Hickey’s belief is reinforced by Jimmy Tomorrow, whose wife did respond to his drinking by sleeping with other men. “I was glad to be free,” Jimmy says, “even grateful to her, I think, for giving me such a good tragic excuse to drink as much as I damned well pleased.” Evelyn, however, gives Hickey no such excuse. So he turns his disgust with himself into hatred for Evelyn. He finally murders her because, in comparison to himself, she is too perfect, too good.
Hickey kills Evelyn for her attainment of the feminine ideal, while Parritt betrays his mother to a fate he says is worse than death for her rejection of that ideal. Both women are ultimately destroyed because of the way they choose to live. Rosa’s scorn for the role of the traditional female displeases her son; Evelyn’s acceptance of that role — and her perfection of its ideals — confronts her husband with his own inadequacies. Both women pay with their lives.
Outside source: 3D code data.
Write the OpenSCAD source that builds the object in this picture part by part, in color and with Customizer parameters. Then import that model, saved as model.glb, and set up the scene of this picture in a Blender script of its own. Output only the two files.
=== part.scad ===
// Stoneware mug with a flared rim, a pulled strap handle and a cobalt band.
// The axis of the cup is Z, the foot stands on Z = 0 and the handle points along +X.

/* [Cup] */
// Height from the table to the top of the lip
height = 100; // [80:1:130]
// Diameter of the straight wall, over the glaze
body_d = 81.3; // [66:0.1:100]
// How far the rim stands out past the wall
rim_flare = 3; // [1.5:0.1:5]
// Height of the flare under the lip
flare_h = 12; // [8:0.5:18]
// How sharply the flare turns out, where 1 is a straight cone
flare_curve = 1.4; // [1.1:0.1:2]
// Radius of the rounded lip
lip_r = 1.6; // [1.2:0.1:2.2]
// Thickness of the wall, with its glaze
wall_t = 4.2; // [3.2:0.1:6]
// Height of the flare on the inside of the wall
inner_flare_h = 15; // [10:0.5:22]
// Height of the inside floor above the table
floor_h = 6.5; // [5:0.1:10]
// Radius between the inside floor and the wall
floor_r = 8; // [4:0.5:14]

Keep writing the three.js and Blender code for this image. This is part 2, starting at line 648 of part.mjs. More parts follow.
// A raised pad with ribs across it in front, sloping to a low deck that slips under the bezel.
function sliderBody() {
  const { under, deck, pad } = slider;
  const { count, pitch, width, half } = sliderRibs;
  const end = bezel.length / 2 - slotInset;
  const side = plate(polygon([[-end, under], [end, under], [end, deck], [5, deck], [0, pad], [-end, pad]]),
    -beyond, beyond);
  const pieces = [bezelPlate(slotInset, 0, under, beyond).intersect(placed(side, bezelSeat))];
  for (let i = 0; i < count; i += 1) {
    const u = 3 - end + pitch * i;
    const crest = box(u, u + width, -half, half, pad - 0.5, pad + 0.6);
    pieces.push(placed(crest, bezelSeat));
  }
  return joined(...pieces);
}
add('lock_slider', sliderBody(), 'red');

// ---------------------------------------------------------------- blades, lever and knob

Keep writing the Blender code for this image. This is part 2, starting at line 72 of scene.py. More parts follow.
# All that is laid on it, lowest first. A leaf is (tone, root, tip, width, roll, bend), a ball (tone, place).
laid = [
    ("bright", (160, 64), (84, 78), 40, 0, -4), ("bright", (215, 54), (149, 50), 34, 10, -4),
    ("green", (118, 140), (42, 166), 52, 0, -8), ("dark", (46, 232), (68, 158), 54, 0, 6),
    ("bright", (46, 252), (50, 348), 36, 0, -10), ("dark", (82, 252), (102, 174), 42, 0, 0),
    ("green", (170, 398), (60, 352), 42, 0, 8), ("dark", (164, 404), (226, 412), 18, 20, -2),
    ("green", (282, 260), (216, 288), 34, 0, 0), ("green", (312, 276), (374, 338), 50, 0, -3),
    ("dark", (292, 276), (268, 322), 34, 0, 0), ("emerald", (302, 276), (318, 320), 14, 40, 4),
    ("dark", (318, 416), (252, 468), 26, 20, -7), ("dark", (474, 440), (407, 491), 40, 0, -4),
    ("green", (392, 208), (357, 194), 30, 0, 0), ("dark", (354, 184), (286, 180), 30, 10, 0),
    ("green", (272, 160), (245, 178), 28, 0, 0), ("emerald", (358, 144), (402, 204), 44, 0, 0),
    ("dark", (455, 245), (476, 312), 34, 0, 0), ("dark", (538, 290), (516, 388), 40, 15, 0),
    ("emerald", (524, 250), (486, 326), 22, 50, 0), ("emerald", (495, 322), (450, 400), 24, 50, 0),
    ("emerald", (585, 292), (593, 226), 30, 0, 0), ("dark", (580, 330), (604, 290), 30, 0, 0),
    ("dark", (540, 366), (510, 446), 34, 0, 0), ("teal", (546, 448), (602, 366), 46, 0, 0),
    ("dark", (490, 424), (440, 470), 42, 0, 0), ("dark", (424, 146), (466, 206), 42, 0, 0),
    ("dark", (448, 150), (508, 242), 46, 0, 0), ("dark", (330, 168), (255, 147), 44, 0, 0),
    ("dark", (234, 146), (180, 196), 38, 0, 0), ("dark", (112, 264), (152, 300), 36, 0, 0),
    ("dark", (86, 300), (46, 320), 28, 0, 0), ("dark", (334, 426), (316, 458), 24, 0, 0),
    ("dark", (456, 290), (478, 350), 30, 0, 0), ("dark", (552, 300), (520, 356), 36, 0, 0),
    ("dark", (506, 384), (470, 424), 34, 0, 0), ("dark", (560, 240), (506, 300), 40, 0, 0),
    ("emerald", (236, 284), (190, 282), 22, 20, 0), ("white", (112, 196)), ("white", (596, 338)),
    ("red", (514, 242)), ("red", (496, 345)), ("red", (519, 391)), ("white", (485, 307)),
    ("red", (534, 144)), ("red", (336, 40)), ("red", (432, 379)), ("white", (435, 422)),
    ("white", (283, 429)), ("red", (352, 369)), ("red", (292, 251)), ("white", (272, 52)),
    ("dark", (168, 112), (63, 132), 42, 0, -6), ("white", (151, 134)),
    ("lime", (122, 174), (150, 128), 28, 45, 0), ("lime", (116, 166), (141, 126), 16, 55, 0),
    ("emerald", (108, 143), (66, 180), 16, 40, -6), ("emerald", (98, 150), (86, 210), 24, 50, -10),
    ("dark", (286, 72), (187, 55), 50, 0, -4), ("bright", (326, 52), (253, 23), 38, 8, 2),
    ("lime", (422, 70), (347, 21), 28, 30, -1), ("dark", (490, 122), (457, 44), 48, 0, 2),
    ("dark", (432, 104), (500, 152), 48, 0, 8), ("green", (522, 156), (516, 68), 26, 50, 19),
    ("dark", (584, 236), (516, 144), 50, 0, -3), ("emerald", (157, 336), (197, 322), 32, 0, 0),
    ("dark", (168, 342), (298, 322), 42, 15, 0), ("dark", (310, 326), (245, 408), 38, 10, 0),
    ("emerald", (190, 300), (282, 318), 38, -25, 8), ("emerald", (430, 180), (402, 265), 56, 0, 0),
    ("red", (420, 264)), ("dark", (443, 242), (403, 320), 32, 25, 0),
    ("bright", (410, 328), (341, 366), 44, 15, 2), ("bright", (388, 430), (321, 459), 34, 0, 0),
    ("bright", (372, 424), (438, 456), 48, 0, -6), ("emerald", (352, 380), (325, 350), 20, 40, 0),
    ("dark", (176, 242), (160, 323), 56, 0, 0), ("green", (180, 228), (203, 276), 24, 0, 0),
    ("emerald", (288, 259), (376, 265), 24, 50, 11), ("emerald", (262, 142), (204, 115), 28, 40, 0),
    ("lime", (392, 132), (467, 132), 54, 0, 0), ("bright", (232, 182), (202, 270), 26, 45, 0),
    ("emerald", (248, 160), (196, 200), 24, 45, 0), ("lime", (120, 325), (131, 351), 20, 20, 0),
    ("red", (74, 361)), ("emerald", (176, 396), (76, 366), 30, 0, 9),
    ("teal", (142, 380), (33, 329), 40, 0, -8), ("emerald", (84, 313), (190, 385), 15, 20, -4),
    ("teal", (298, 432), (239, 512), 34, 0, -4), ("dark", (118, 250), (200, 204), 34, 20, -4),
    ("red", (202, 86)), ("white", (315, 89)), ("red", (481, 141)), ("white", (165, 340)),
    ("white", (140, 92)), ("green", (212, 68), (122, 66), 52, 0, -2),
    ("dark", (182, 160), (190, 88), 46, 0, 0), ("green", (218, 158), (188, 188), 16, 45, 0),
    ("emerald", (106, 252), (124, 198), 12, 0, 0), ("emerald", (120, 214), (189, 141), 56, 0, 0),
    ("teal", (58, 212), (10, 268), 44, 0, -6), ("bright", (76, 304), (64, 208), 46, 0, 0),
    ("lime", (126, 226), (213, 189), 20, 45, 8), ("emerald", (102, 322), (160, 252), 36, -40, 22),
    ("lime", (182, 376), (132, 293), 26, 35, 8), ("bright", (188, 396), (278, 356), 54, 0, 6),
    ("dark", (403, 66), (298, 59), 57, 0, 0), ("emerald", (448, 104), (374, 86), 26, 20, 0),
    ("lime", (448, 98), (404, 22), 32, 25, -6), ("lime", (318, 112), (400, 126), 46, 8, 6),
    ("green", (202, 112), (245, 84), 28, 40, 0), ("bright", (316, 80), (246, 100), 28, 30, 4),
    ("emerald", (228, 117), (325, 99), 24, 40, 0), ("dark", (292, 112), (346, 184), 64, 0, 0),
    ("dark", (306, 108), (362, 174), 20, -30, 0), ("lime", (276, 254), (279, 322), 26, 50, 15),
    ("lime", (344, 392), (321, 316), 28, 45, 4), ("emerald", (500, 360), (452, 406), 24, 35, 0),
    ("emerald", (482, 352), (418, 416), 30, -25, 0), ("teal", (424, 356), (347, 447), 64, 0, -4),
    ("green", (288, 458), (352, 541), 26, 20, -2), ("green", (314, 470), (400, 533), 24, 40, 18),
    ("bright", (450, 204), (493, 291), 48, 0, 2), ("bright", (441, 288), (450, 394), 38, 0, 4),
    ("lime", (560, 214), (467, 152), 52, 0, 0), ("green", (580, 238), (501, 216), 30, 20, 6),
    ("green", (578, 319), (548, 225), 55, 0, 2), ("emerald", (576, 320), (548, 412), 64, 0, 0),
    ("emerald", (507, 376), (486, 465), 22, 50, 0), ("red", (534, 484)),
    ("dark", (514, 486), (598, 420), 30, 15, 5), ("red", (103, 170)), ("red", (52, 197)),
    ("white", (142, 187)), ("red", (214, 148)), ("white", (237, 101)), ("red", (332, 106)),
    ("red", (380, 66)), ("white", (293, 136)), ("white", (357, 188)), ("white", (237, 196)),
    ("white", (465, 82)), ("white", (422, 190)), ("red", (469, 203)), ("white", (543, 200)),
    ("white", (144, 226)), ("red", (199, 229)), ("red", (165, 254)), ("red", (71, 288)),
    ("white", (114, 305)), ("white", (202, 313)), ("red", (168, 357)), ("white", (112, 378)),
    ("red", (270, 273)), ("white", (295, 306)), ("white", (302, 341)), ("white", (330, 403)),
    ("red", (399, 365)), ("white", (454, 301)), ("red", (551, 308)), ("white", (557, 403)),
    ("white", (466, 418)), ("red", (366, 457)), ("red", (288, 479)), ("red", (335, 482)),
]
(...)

Source: Clare Cross, for Drama for Students, Gale, 1999.
What Do I Read Next?
- The Lower Depths, a 1902 play by Maxim Gorky, is also concerned with the lives of a group of outcasts and their desire to use illusion to shield themselves from the pain of life.
- Waiting for Godot, a play by Samuel Beckett written in 1952, focuses on two tramps who wait vainly for the arrival of the mysterious figure Godot to give meaning and purpose to their lives.
- Living My Life is the 1934 autobiography of famed anarchist Emma Goldman, who may have served as a model for Parritt’s mother Rosa. Goldman’s story provides useful context for Larry and Parritt’s discussions regarding the Movement.
- The Lost Weekend is a 1944 novel by Charles Jackson. It is the story of an alcoholic who attempts to resist drinking but finds he is helpless before his addiction. The film version, which was produced in 1946, the year of the first production of The Iceman Cometh, adds an optimistic ending not warranted by Jackson’s dark novel.
- Long Day’s Journey into Night, an O’Neill play produced in 1956, is an autobiographical domestic tragedy dealing with addiction and dysfunctional relationships. The play is widely considered to offer insight into O’Neill’s personal life.